***** MATERIAL FOR THIS EXERCISE

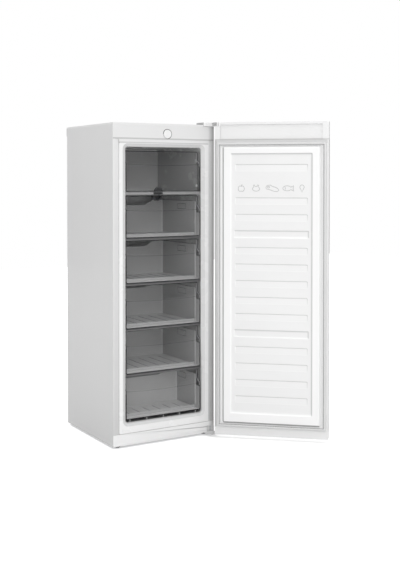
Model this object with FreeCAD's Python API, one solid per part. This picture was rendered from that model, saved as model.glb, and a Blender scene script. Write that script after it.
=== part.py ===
import FreeCAD, Part
import math
import os

# Upright freezer with six compartments, millimetres.
# X runs to the right as seen from the front, Y runs to the rear, Z is up.
# The origin is the centre of the cabinet's footprint on the floor.
# The door is built closed and then turned about its hinge pins to the open rest position.

Vector = FreeCAD.Vector
X_AXIS = Vector(1, 0, 0)
Y_AXIS = Vector(0, 1, 0)
Z_AXIS = Vector(0, 0, 1)
ORIGIN = Vector(0, 0, 0)

# ---------------------------------------------------------------- driving dimensions
# Cabinet envelope
cabinet_width = 595.0
cabinet_depth = 580.0
cabinet_top = 1650.0
foot_clearance = 12.0
sheet = 0.8
plastic_wall = 2.5
seat_gap = 0.3
pin_clearance = 0.05
foam_clearance = 0.1

# Worktop
worktop_thickness = 10.0
worktop_overhang = 12.0
worktop_rear_skirt = 50.0
worktop_rear_radius = 10.0
worktop_corner_radius = 5.0

# Front frame: control panel, top rail, side returns and plinth
fascia_height = 73.0
fascia_depth = 30.0
rail_height = 20.0
plinth_height = 59.0
plinth_sheet = 1.2
return_width = 16.5
land_width = 18.0
land_depth = 4.0
rear_flange = 14.0

# Steel back
bead_spacing = 150.0
bead_width = 26.0
bead_rise = 1.5
bead_end_gap = 90.0
rear_screw_columns = 5
rear_screw_low_gap = 30.0
rear_screw_high_gap = 90.0

# Compartment liner
flange_reach = 40.0
flange_thickness = 2.0
flange_corner = 6.0
flare_reach = 19.0
flare_depth = 10.0
flare_corner = 30.0
opening_bottom = 126.0
opening_drop = 18.0
opening_corner = 14.0
liner_depth = 490.0
hump_setback = 270.0
hump_clearance = 16.1
floor_rib_width = 6.0
floor_rib_side_gap = 29.0
floor_rib_setback = 18.0
floor_rib_rear_gap = 17.0

# Rear machine bay
bay_depth = 240.0
bay_height = 265.0
bay_sheet = 1.0
base_sheet = 1.5

# Compartments
drawer_count = 5
front_gap = 14.0
front_floor_gap = 12.0
flap_headroom = 19.0
flap_height = 212.0
front_side_gap = 3.0
front_setback = 10.0
front_wall = 2.8
cheek_depth = 31.0
cheek_corner = 7.0
recess_setback = 28.0
crease_height = 141.0
crease_dip = 6.0
recess_rise = 31.0
tub_wall = 2.0
tub_floor = 2.5
tub_lift = 2.0
tub_headroom = 30.0
tub_rear_gap = 70.2
low_tub_rear_gap = 12.2
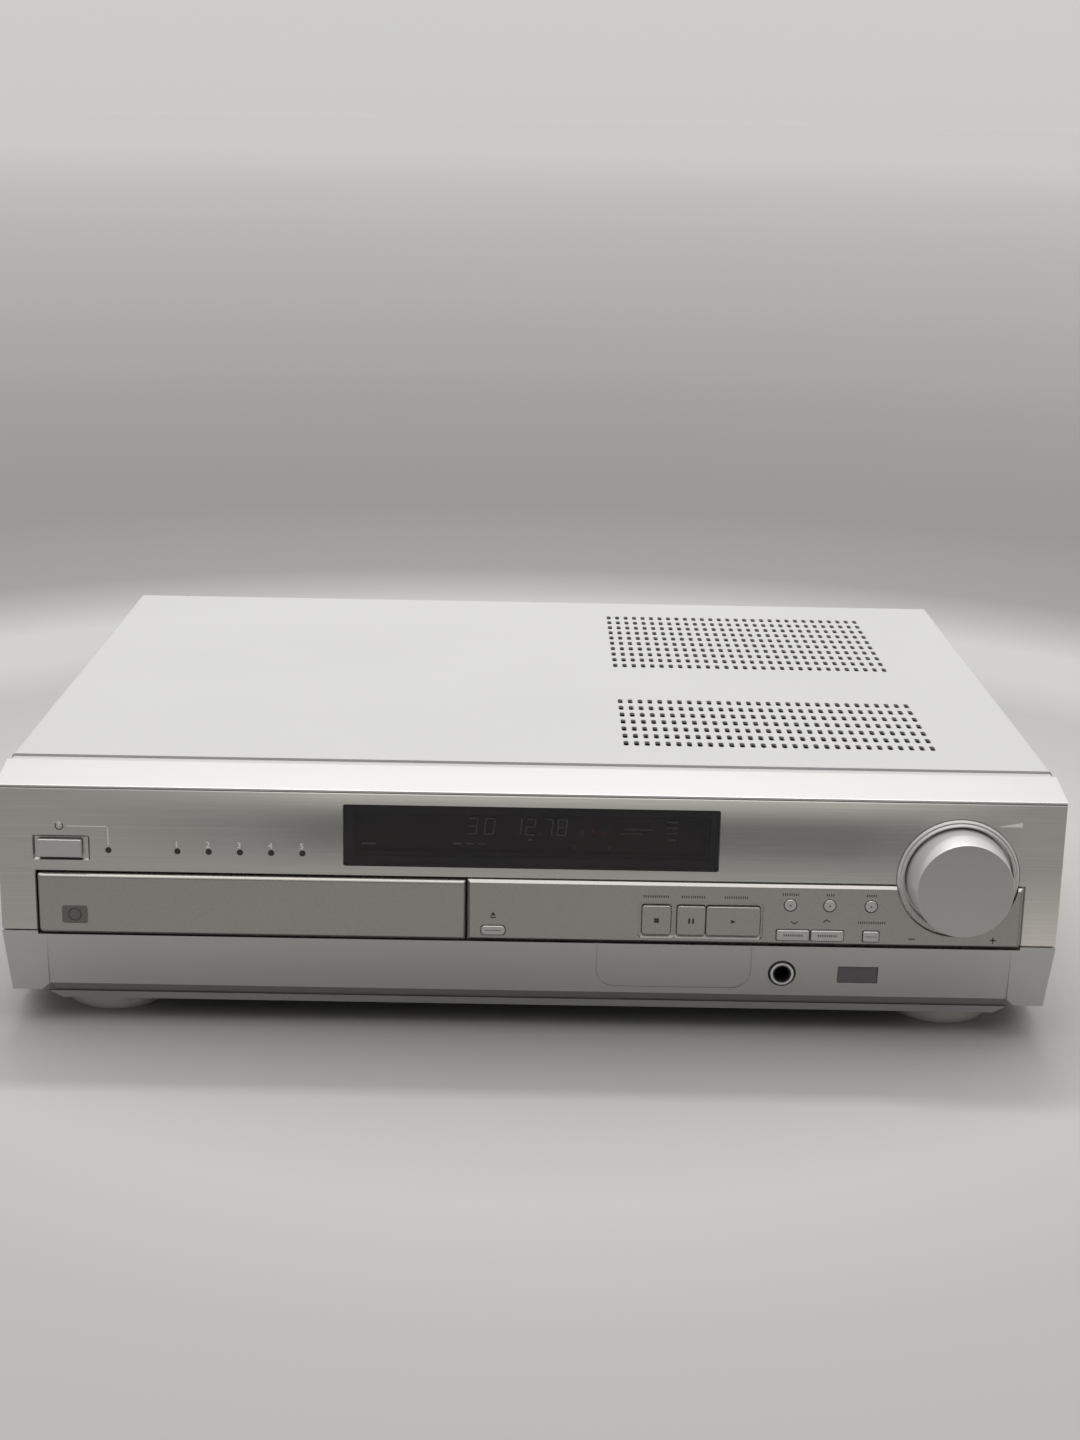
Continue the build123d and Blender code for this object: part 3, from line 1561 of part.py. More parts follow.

**********

▶ _EXERCISE REQUIREMENTS_:
Please print the lines from the start of the records up to and including the line with "ORIGIN = Vector(0, 0, 0)", copying each one exactly and leaving out the rest.

▶ _THE SOLUTION_:
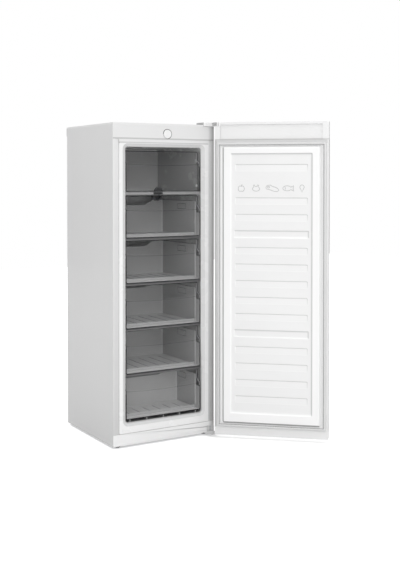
Model this object with FreeCAD's Python API, one solid per part. This picture was rendered from that model, saved as model.glb, and a Blender scene script. Write that script after it.
=== part.py ===
import FreeCAD, Part
import math
import os

# Upright freezer with six compartments, millimetres.
# X runs to the right as seen from the front, Y runs to the rear, Z is up.
# The origin is the centre of the cabinet's footprint on the floor.
# The door is built closed and then turned about its hinge pins to the open rest position.

Vector = FreeCAD.Vector
X_AXIS = Vector(1, 0, 0)
Y_AXIS = Vector(0, 1, 0)
Z_AXIS = Vector(0, 0, 1)
ORIGIN = Vector(0, 0, 0)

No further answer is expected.